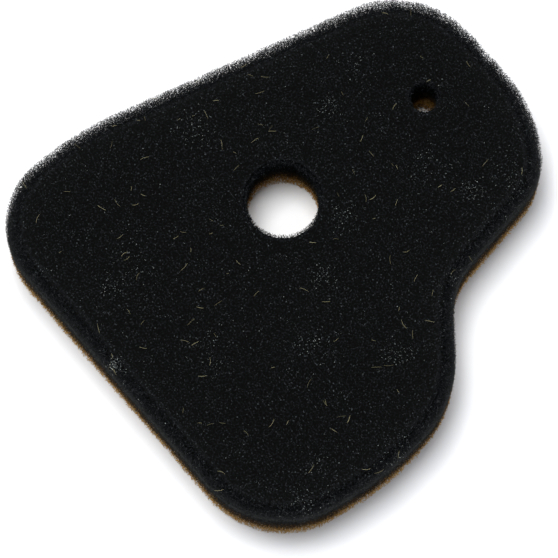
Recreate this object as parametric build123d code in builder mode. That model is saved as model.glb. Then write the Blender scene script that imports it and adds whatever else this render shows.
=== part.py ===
from build123d import *
import os

# A flat two-layer foam element for a scooter's air box: a fine-cell foam on top, a coarse-cell
# foam underneath, and a thin adhesive web that bonds the two. All three are die-cut together,
# so they share one outline and two through holes.
#
# Frame: origin on the axis of the centre hole, at the underside. +Z points up through the
# layers, and the long straight edge of the outline runs along X.

# Layers, mm
coarse_thickness = 8.0
web_thickness = 0.3
total_thickness = 23.0

# Holes, mm
centre_hole_diameter = 20.0
peg_hole_diameter = 7.5
peg_hole_centre = (3.5, 46.5)

# Outline, mm: corners of the straight-sided shape, each with the radius that rounds it.
# The concave corner beside the shoulder is the relief notch.
outline_corners = [
    ((-50.4, -64.5), 21.0),  # base edge, left end
    ((67.4, -64.5), 26.0),  # base edge, right end
    ((73.1, -27.0), 75.0),  # bulge of the right side
    ((71.0, -0.9), 31.0),  # right shoulder
    ((46.5, 18.8), 20.5),  # relief notch
    ((41.1, 56.0), 17.5),  # top lobe, right end
    ((24.2, 67.5), 41.0),  # crown of the top lobe
    ((-22.2, 67.5), 27.0),  # top lobe, left end
    ((-50.0, -29.6), 95.0),  # bend of the left side
]

# Heights of the layers' faces, mm
web_bottom = coarse_thickness
fine_bottom = coarse_thickness + web_thickness
fine_thickness = total_thickness - fine_bottom

with BuildSketch() as blank:
    with BuildLine():
        FilletPolyline(
            *[corner for corner, radius in outline_corners],
            radius=[radius for corner, radius in outline_corners],
            close=True,
        )
    make_face()
    Circle(centre_hole_diameter / 2, mode=Mode.SUBTRACT)
    with Locations(peg_hole_centre):
        Circle(peg_hole_diameter / 2, mode=Mode.SUBTRACT)

# Coarse-cell foam: the dirty side, which catches the large dust
with BuildPart() as coarse_foam_layer:
    with BuildSketch():
        add(blank.sketch)
    extrude(amount=coarse_thickness)

# Adhesive web between the two foams
with BuildPart() as bond_web:
    with BuildSketch(Plane.XY.offset(web_bottom)):
        add(blank.sketch)
    extrude(amount=web_thickness)

# Fine-cell foam: the clean side, which catches the rest
with BuildPart() as fine_foam_layer:
    with BuildSketch(Plane.XY.offset(fine_bottom)):
        add(blank.sketch)
    extrude(amount=fine_thickness)

coarse_foam_layer.part.label = "coarse_foam_layer"
bond_web.part.label = "bond_web"
fine_foam_layer.part.label = "fine_foam_layer"

os.makedirs("parts", exist_ok=True)
export_step(coarse_foam_layer.part, "parts/coarse_foam_layer.step")
export_step(bond_web.part, "parts/bond_web.step")
export_step(fine_foam_layer.part, "parts/fine_foam_layer.step")
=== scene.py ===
import bpy
import numpy as np
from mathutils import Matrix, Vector
from mathutils.geometry import delaunay_2d_cdt


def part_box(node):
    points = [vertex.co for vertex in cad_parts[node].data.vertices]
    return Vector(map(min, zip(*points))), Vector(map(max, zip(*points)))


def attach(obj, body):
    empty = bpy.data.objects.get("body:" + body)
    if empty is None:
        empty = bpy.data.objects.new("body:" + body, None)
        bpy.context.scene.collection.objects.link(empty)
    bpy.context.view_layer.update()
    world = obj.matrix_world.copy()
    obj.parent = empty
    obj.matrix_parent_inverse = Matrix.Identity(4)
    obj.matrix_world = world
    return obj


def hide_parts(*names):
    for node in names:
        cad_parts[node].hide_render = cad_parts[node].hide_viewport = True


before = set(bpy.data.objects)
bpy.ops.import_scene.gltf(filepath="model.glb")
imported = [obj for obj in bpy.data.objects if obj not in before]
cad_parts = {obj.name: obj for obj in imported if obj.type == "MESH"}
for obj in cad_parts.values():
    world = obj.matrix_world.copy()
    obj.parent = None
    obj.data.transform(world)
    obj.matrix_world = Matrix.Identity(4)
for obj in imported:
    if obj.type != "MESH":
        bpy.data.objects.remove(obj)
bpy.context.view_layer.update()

mm = 0.001  # shapes are worked out in millimetres and stored in metres
rowHeight = np.sqrt(3) / 2  # of a triangular lattice, for a step of 1
edgeFade = 0.6  # mm over which most of the light that leaks into a cut edge dies away
deepFade = 4.0  # mm for the rest of it
deepShare = 0.05
slopeHeight = 1.0  # mm below a layer's face over which its shaded core slopes away
print("frame loaded")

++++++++

__REQUIREMENT__: Would you copy out each line exactly as written?

__EXERCISE RESULT__:
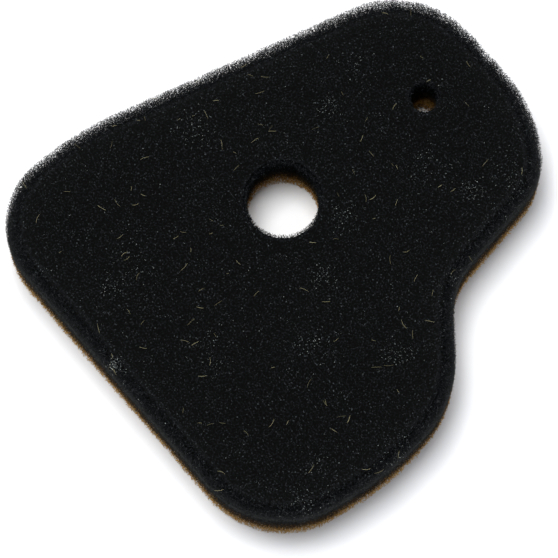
Recreate this object as parametric build123d code in builder mode. That model is saved as model.glb. Then write the Blender scene script that imports it and adds whatever else this render shows.
=== part.py ===
from build123d import *
import os

# A flat two-layer foam element for a scooter's air box: a fine-cell foam on top, a coarse-cell
# foam underneath, and a thin adhesive web that bonds the two. All three are die-cut together,
# so they share one outline and two through holes.
#
# Frame: origin on the axis of the centre hole, at the underside. +Z points up through the
# layers, and the long straight edge of the outline runs along X.

# Layers, mm
coarse_thickness = 8.0
web_thickness = 0.3
total_thickness = 23.0

# Holes, mm
centre_hole_diameter = 20.0
peg_hole_diameter = 7.5
peg_hole_centre = (3.5, 46.5)

# Outline, mm: corners of the straight-sided shape, each with the radius that rounds it.
# The concave corner beside the shoulder is the relief notch.
outline_corners = [
    ((-50.4, -64.5), 21.0),  # base edge, left end
    ((67.4, -64.5), 26.0),  # base edge, right end
    ((73.1, -27.0), 75.0),  # bulge of the right side
    ((71.0, -0.9), 31.0),  # right shoulder
    ((46.5, 18.8), 20.5),  # relief notch
    ((41.1, 56.0), 17.5),  # top lobe, right end
    ((24.2, 67.5), 41.0),  # crown of the top lobe
    ((-22.2, 67.5), 27.0),  # top lobe, left end
    ((-50.0, -29.6), 95.0),  # bend of the left side
]

# Heights of the layers' faces, mm
web_bottom = coarse_thickness
fine_bottom = coarse_thickness + web_thickness
fine_thickness = total_thickness - fine_bottom

with BuildSketch() as blank:
    with BuildLine():
        FilletPolyline(
            *[corner for corner, radius in outline_corners],
            radius=[radius for corner, radius in outline_corners],
            close=True,
        )
    make_face()
    Circle(centre_hole_diameter / 2, mode=Mode.SUBTRACT)
    with Locations(peg_hole_centre):
        Circle(peg_hole_diameter / 2, mode=Mode.SUBTRACT)

# Coarse-cell foam: the dirty side, which catches the large dust
with BuildPart() as coarse_foam_layer:
    with BuildSketch():
        add(blank.sketch)
    extrude(amount=coarse_thickness)

# Adhesive web between the two foams
with BuildPart() as bond_web:
    with BuildSketch(Plane.XY.offset(web_bottom)):
        add(blank.sketch)
    extrude(amount=web_thickness)

# Fine-cell foam: the clean side, which catches the rest
with BuildPart() as fine_foam_layer:
    with BuildSketch(Plane.XY.offset(fine_bottom)):
        add(blank.sketch)
    extrude(amount=fine_thickness)

coarse_foam_layer.part.label = "coarse_foam_layer"
bond_web.part.label = "bond_web"
fine_foam_layer.part.label = "fine_foam_layer"

os.makedirs("parts", exist_ok=True)
export_step(coarse_foam_layer.part, "parts/coarse_foam_layer.step")
export_step(bond_web.part, "parts/bond_web.step")
export_step(fine_foam_layer.part, "parts/fine_foam_layer.step")
=== scene.py ===
import bpy
import numpy as np
from mathutils import Matrix, Vector
from mathutils.geometry import delaunay_2d_cdt


def part_box(node):
    points = [vertex.co for vertex in cad_parts[node].data.vertices]
    return Vector(map(min, zip(*points))), Vector(map(max, zip(*points)))


def attach(obj, body):
    empty = bpy.data.objects.get("body:" + body)
    if empty is None:
        empty = bpy.data.objects.new("body:" + body, None)
        bpy.context.scene.collection.objects.link(empty)
    bpy.context.view_layer.update()
    world = obj.matrix_world.copy()
    obj.parent = empty
    obj.matrix_parent_inverse = Matrix.Identity(4)
    obj.matrix_world = world
    return obj


def hide_parts(*names):
    for node in names:
        cad_parts[node].hide_render = cad_parts[node].hide_viewport = True


before = set(bpy.data.objects)
bpy.ops.import_scene.gltf(filepath="model.glb")
imported = [obj for obj in bpy.data.objects if obj not in before]
cad_parts = {obj.name: obj for obj in imported if obj.type == "MESH"}
for obj in cad_parts.values():
    world = obj.matrix_world.copy()
    obj.parent = None
    obj.data.transform(world)
    obj.matrix_world = Matrix.Identity(4)
for obj in imported:
    if obj.type != "MESH":
        bpy.data.objects.remove(obj)
bpy.context.view_layer.update()

mm = 0.001  # shapes are worked out in millimetres and stored in metres
rowHeight = np.sqrt(3) / 2  # of a triangular lattice, for a step of 1
edgeFade = 0.6  # mm over which most of the light that leaks into a cut edge dies away
deepFade = 4.0  # mm for the rest of it
deepShare = 0.05
slopeHeight = 1.0  # mm below a layer's face over which its shaded core slopes away
print("frame loaded")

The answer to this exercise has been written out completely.